Après une heure de conversation stupide, l’amoureux se
retira, absolument conquis. Il revint le lendemain, amenant avec lui sa mère,
en robe de soie noire. En sortant, la bonne Mme Verlaine crut convenable
d’inviter M. Mauté à venir chez elle pour « causer affaires ».
L’ancien notaire s’en fut donc aux Batignolles et en revint fort déçu :
quatre pièces tristes au troisième étage, des meubles Louis-Philippe, sans
bibelots ni fleurs, un salon désert avec, pour seul ornement, le portrait peint
à l’huile de M. Verlaine père, en uniforme de capitaine.
« C’est un logement de gens ruinés, estima l’ancien
notaire, on y sent la pauvreté, fière et décente, mais pauvreté quand
même ! »
Méfiant, il fit savoir à Mme Verlaine que si Paul
s’obstinait à vouloir épouser sa fille,
ce serait sans dot. A quoi la mère du poète répondit qu’il s’agissait d’amour
et non de gros sous, que son fils gagnait bien sa vie à l’Hôtel de Ville et
qu’il possédait, d’ailleurs, un capital de vingt-mille francs ; elle
ajouta qu’elle lui donnerait quarante mille francs de dot. M. Mauté, qui ne
possédait pas une fortune considérable et qui devait songer à la dot de sa
seconde fille, trouva, après réflexion, que le petit Verlaine n’était pas un si
mauvais parti et qu’il avait même un bel avenir à la préfecture de la Seine.
Paul fut autorisé à se rendre chaque jour une Nicolet, et il
fut décidé que le mariage aurait lieu deux années plus tard.
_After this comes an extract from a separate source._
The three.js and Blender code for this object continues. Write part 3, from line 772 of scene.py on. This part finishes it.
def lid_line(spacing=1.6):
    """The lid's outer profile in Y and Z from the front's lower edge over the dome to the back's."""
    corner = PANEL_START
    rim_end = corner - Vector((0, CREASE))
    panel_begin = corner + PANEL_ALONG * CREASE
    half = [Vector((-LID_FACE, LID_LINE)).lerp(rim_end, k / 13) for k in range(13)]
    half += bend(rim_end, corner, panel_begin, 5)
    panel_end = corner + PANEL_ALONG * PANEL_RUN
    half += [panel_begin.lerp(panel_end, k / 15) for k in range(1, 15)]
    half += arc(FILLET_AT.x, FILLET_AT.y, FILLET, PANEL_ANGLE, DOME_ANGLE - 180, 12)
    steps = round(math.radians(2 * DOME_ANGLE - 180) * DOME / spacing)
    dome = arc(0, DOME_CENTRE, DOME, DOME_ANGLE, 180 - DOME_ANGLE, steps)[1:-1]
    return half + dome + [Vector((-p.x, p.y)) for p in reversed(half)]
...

Le temps des
amours vertueuses passait lentement au gré du fiancé, privé d’absinthe et de
filles, qui rimait au bureau les pièces de « la Bonne Chanson ».
Parfois, chez sa mère, il organisait des soirées de musique et de littérature.
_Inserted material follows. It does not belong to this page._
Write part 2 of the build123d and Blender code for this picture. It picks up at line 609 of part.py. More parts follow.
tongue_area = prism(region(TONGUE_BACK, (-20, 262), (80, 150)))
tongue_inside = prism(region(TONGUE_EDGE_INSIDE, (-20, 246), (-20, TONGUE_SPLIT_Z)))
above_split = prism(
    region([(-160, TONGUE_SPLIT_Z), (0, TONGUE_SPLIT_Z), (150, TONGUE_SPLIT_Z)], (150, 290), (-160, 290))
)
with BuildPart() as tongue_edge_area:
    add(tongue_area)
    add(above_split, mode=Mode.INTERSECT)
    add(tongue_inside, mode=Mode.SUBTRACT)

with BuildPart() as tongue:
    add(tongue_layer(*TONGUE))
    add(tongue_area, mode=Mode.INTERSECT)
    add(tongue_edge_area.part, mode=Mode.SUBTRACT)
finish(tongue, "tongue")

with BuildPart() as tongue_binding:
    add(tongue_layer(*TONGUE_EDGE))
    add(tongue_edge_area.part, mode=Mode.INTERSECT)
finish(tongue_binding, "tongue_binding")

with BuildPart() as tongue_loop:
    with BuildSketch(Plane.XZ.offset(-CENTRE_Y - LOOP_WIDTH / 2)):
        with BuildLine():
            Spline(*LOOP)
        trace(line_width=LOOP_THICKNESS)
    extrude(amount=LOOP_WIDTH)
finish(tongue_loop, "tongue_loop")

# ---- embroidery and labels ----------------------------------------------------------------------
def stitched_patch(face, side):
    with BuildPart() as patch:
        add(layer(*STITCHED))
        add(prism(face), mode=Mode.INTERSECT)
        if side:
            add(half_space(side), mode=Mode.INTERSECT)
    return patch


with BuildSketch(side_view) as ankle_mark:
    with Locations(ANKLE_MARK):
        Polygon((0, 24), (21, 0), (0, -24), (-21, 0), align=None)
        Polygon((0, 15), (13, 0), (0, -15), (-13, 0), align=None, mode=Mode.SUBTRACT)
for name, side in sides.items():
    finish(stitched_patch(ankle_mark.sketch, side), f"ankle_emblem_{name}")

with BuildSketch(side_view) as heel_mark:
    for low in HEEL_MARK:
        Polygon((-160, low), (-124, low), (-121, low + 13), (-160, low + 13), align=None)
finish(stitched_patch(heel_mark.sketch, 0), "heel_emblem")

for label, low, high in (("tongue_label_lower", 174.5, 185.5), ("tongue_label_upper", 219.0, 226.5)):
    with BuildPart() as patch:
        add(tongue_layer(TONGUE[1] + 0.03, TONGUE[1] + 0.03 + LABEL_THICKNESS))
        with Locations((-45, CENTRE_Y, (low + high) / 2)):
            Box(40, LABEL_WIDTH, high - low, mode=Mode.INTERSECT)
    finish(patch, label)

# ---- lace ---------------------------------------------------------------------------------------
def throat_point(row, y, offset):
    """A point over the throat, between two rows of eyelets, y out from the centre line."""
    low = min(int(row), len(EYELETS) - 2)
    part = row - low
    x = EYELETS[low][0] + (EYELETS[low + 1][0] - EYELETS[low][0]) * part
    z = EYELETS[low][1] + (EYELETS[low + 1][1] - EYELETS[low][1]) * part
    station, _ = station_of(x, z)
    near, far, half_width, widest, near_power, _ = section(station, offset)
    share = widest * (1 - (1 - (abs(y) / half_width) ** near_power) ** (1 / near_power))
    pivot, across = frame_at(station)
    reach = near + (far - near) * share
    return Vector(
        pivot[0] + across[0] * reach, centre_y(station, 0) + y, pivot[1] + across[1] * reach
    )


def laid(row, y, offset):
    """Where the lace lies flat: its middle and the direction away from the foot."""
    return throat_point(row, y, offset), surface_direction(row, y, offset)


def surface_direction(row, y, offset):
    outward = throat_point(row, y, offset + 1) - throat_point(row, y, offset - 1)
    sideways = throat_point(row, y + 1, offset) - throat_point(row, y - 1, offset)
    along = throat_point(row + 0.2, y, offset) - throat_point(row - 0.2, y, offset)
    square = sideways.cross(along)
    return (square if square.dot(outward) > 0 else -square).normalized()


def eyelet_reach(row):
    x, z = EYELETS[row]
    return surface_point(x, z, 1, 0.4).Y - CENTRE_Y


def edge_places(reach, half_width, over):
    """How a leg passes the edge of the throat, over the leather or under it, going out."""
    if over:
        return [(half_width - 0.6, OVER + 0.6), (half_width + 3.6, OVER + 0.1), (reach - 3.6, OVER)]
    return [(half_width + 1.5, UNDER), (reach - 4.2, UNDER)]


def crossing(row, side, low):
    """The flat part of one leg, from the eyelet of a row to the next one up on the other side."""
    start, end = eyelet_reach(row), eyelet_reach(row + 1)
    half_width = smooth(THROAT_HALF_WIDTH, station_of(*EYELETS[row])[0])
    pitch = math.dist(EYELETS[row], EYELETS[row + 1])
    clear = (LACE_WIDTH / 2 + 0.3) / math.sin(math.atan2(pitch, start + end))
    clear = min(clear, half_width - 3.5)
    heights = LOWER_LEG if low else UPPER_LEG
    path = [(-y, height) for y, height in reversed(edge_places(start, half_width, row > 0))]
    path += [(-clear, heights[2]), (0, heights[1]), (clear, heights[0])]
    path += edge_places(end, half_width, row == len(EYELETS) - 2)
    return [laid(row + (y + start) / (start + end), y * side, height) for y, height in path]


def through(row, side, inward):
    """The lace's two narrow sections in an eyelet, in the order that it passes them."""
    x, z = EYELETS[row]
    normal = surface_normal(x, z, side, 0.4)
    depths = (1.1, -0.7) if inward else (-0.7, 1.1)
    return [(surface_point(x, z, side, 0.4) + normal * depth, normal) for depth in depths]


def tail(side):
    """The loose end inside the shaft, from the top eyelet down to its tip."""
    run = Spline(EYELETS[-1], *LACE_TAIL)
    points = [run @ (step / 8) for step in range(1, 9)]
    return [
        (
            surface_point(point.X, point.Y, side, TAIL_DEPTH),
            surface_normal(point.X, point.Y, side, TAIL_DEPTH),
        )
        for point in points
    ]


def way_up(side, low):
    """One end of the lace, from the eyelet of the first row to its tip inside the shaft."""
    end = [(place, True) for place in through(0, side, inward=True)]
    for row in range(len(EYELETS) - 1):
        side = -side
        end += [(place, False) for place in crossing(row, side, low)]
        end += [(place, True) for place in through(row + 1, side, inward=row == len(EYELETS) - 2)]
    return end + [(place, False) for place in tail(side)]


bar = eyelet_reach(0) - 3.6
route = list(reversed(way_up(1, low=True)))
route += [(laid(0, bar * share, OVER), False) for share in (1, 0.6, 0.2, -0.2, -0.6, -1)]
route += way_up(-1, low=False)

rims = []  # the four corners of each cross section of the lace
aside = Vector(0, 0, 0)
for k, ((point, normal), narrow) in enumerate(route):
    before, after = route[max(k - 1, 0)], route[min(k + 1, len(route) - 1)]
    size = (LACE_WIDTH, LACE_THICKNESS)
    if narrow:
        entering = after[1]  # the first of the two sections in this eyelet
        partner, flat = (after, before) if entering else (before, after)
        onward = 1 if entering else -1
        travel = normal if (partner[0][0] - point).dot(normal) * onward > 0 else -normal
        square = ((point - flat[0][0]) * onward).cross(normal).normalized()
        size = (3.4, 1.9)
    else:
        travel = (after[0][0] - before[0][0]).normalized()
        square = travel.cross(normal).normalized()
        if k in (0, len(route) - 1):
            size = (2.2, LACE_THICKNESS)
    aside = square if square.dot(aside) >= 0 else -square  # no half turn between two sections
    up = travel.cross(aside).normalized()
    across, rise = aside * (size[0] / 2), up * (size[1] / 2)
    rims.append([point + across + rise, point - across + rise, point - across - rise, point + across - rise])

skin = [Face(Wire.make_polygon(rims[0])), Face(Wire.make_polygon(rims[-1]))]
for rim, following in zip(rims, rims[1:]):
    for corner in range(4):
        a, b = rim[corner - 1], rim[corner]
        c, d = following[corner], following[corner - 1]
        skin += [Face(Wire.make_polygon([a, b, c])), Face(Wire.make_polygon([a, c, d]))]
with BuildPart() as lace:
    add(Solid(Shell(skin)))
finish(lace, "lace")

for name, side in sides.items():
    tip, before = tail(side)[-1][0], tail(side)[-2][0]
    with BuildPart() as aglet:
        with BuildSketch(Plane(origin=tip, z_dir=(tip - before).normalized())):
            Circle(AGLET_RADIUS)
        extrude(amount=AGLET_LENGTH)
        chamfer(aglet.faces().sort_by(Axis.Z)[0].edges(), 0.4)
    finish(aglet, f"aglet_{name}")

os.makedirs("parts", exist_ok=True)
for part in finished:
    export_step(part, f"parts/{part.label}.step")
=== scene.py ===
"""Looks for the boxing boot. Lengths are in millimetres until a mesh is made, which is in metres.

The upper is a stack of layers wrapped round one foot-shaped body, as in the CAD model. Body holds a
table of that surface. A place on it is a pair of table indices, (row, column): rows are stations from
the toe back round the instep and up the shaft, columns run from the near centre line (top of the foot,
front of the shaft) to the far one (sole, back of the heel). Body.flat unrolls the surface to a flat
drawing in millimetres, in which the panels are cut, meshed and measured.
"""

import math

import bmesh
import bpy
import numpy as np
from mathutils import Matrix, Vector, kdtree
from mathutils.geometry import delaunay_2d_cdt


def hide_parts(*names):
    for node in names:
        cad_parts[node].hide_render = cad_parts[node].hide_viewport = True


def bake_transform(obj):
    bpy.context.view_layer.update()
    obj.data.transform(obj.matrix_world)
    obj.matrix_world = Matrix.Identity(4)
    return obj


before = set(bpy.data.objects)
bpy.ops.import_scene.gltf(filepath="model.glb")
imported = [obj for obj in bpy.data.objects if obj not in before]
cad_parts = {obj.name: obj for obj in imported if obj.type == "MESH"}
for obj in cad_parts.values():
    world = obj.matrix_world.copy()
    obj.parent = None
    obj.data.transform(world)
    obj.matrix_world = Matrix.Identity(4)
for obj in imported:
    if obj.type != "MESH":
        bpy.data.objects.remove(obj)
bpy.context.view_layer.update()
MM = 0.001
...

Charles de Sivry et Emmanuel Chabrier improvisaient sur le vieux piano du
salon, sous l’œil du capitaine, Villiers de l’Isle-Adam lisait un conte, et Verlaine,
pour le plaisir de Mathilde, disait des vers qu’il lui dédiait : Là,
entouré de ses amis, mon fiancé brillait, avait de l’esprit, récitait des vers.
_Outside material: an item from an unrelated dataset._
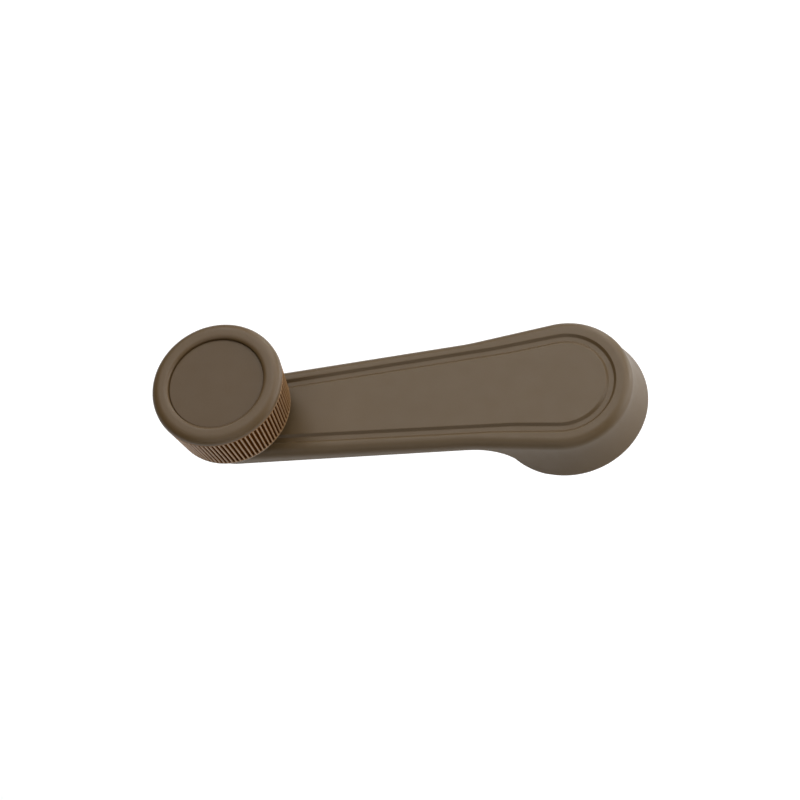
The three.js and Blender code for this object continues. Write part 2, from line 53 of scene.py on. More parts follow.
# The arm, as in the CAD part.
TAPER = 0.055
BLEND_RADIUS = 60
ARM_TOP = 14.7
ARM_UNDERSIDE = 11.2
UNDERSIDE_FALL = 0.022               # the arm deepens by this much per millimetre towards the knob
HUB_RADIUS = 19.91
ARM_HALF_WIDTH = 18.02
ARM_CORNER = 26.9                    # station along the arm where the hub's shoulder meets the edge
EDGE_ROUND = 2.8
FACE_THICKNESS = 1.8
WALL = 2.2
SKIRT_BOTTOM = 0.6
SKIRT_FLARE = 2.65
FLARE_POWER = 1.6
ARCH_RADIUS = 6.4
ARCH_CENTRE = 30.2                   # from the spindle axis
ARCH_FOOT = 2.5                      # height where the arch runs into the skirt
CHANNEL_PLAN = (15.05, 14.25, 19.8)  # hub radius, half width and corner station of its outer wall
PANEL_PLAN = (12.93, 12.2, 14.3)     # the same for its inner wall
CHANNEL_DEPTH = 0.7
CHANNEL_DRAFT = 0.7                  # how far each of its walls leans over its depth
LIP_ROUND = 0.4                      # on its lips and along its floor
SUPPORT = 0.12                       # a flat face keeps a narrow band beside each rounding

CORE_BOTTOM = 11.1
CORE_TOP = 12.6
CORE_EDGE_GAP = 0.4
CORE_HUB_HOLE = 6.5
PLAY = 0.3
POST_STATIONS = (38, 66)
POST_RADIUS = 1.6
BOSS_RADIUS = 6.4
BOSS_TOP = 18.2
PIN_NECK_RADIUS = 3
PIN_COLLAR_RADIUS = 5
POST_END = 9.6                       # height of the posts' free ends

# The splined socket, its rivets and the clip.
SOCKET_TOP = CORE_BOTTOM - PLAY
SOCKET_STEP = SOCKET_TOP - 2
SOCKET_BOTTOM = 3.2
SOCKET_FLANGE_RADIUS = 14
SOCKET_BARREL_RADIUS = 9.6
SPLINE_TEETH = 24
SPLINE_ROOT = 6.2
SPLINE_TIP = 5.6
RIVET_COUNT = 3
RIVET_CIRCLE = 11.8
RIVET_HOLE = 1.85
CLIP_LEG = 6.3
CLIP_MIDDLE = 5.35
CLIP_BACK = 6.9
CLIP_TIP = -8.5
CLIP_WIDTH = 1.6
CLIP_THICKNESS = 1.2
CLIP_SLOT_HEIGHT = 1.9

# The knob.
KNOB_BOTTOM = 19.65
KNOB_FOOT_RADIUS = 17.3
KNOB_RADIUS = 19.02
RIB_BOTTOM = 20.3
RIB_TOP = 35.0
RIB_COUNT = 90
RIB_SAMPLES = 12
FLUTE_DEPTH = 0.8
SEAM_RADIUS = 18.72
SEAM_HEIGHT = 35.2
RIM_RADIUS = 18.98
RIM_BOTTOM = 35.35
RIM_TOP = 37.5
RIM_CREST = (15.3, 16.3)             # inner and outer radius of its flat top
RECESS_RADIUS = 13.92
RECESS_EDGE = 36.75
CAP_TOP = 36.4


# ---- Meshes ----
def mesh_object(name, points, faces):
    """An object at the origin whose mesh has these points, given in millimetres."""
    mesh = bpy.data.meshes.new(name)
    mesh.from_pydata([[c * MM for c in p] for p in points], [], faces)
    mesh.update()
    piece = bpy.data.objects.new(name, mesh)
    bpy.context.scene.collection.objects.link(piece)
    return piece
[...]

Dans ce milieu sympathique, il était aimé et apprécié, et j’étais fière de lui.
Le soir, à la veillée, la jeune fille faisait des projets
d’ameublement. Dans sa candeur, elle déclara qu’elle désirait deux lits, l’un
de palissandre, sévère et de bon goût, pour Paul, et l’autre, plus coquet, plus
féminin, pour elle, avec des capitons roses ou bleus. La seule chose que je retenais de
tout cet exquis bafouillage, dit Verlaine, c’est que, dans notre ménage, il
y aurait deux lits...
Au printemps de 1870, le fiancé, « impatient des mois,
furieux des semaines », insista pour que la date du mariage fût avancée. Ses
rêves se précisaient :
Le foyer, la lueur étroite de la
lampe ;
La rêverie avec le doigt contre
la tempe
Et les yeux se perdant parmi les
yeux aimés...
La fatigue charmante et l’attente
adorée
De l’ombre nuptiale et de la
douce nuit...
A quoi bon attendre ? Mme Mauté intervint, Mathilde et
Paul supplièrent, M. Mauté accepta finalement de fixer la cérémonie au mois de
juin :
Donc ce sera par un clair jour
d’été,
Le grand soleil, complice de ma
joie,
Fera, parmi le satin et la soie,
Plus belle encor, votre chère
beauté
Tous les jours, Paul traversait Montmartre pour venir
presser la petite main de Mathilde et chaque dimanche, après une journée où
l’on refaisait les mêmes projets bêtement tendres, il dînait, en famille, sous
la suspension de M. Mauté. Quelquefois, on se rendait aux concepts Pasdeloup,
mais bientôt il fut décidé d’un commun accord que les dimanches seraient
consacrés à la recherche du nid nuptial. Il y avait alors l’embarras du choix.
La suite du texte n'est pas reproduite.